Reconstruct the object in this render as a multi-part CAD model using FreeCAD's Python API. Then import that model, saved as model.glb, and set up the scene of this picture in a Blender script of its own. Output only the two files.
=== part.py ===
_ _ _ _ _ _ _
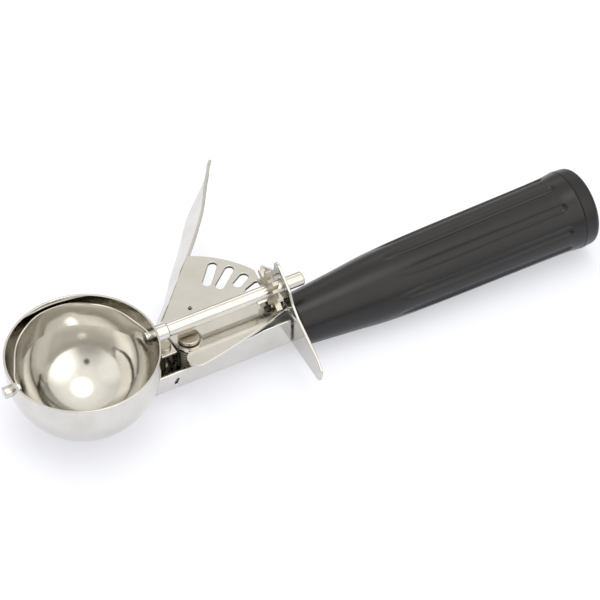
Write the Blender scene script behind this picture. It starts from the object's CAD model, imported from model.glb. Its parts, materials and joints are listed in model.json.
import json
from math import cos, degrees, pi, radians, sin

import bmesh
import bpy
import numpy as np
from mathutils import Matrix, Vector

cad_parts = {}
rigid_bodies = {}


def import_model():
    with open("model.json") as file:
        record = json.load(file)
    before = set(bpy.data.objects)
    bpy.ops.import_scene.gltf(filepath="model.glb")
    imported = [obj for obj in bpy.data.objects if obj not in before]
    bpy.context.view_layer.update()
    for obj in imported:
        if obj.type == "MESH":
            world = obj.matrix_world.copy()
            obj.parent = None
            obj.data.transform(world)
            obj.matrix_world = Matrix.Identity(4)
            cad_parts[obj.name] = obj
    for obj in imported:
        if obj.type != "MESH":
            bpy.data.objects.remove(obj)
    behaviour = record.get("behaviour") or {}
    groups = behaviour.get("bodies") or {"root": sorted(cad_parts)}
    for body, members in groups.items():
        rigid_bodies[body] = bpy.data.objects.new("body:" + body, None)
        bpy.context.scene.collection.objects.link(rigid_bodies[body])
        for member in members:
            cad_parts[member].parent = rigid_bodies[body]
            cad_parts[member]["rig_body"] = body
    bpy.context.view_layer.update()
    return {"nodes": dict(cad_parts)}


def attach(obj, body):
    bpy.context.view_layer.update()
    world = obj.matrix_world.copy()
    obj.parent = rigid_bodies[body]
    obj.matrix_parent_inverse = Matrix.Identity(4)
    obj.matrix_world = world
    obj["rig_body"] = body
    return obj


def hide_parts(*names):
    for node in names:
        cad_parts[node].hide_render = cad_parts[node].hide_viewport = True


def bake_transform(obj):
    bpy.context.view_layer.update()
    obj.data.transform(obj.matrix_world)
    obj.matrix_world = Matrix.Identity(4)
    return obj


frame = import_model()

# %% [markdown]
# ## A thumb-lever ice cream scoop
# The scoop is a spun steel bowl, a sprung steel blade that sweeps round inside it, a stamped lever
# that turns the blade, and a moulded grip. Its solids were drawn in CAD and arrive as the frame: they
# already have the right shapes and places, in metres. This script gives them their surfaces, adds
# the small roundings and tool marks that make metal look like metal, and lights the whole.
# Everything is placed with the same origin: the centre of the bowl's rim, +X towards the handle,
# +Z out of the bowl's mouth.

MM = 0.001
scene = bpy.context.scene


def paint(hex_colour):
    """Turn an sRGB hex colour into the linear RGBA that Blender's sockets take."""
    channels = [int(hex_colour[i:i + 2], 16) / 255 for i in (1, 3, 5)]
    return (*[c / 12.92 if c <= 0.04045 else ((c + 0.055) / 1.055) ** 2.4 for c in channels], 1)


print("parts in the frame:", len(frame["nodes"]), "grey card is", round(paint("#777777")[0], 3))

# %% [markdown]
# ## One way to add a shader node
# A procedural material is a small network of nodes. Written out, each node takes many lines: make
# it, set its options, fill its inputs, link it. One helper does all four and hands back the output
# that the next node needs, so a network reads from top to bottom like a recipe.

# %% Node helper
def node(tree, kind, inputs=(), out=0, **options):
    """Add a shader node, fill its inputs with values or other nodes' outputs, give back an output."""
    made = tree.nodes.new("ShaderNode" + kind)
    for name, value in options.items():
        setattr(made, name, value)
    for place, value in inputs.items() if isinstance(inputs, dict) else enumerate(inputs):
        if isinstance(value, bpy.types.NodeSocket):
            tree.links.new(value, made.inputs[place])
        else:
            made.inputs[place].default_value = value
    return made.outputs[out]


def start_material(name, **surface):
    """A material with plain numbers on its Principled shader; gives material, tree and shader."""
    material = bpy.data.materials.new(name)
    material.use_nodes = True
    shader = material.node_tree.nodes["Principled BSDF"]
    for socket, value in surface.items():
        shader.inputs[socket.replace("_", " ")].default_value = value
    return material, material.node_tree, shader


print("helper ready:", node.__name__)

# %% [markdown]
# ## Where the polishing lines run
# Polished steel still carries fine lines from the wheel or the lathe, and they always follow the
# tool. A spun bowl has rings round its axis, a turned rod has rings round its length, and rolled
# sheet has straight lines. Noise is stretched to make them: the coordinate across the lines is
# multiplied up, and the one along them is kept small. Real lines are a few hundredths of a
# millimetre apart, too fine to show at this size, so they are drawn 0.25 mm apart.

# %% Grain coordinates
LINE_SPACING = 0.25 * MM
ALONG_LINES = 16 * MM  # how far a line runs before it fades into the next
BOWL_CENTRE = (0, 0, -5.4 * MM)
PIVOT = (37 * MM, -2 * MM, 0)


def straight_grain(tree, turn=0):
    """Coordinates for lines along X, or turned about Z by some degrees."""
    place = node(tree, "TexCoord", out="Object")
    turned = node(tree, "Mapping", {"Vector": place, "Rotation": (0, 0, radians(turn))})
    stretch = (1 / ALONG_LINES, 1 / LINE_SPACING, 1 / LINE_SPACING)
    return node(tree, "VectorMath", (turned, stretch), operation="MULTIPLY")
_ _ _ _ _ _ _
Transcribe precisely the lines between the one that contains "obj.matrix_world = world" and the one that contains "frame = import_model()", counting those two lines as part of the range.

    obj.matrix_world = world
    obj["rig_body"] = body
    return obj


def hide_parts(*names):
    for node in names:
        cad_parts[node].hide_render = cad_parts[node].hide_viewport = True


def bake_transform(obj):
    bpy.context.view_layer.update()
    obj.data.transform(obj.matrix_world)
    obj.matrix_world = Matrix.Identity(4)
    return obj


frame = import_model()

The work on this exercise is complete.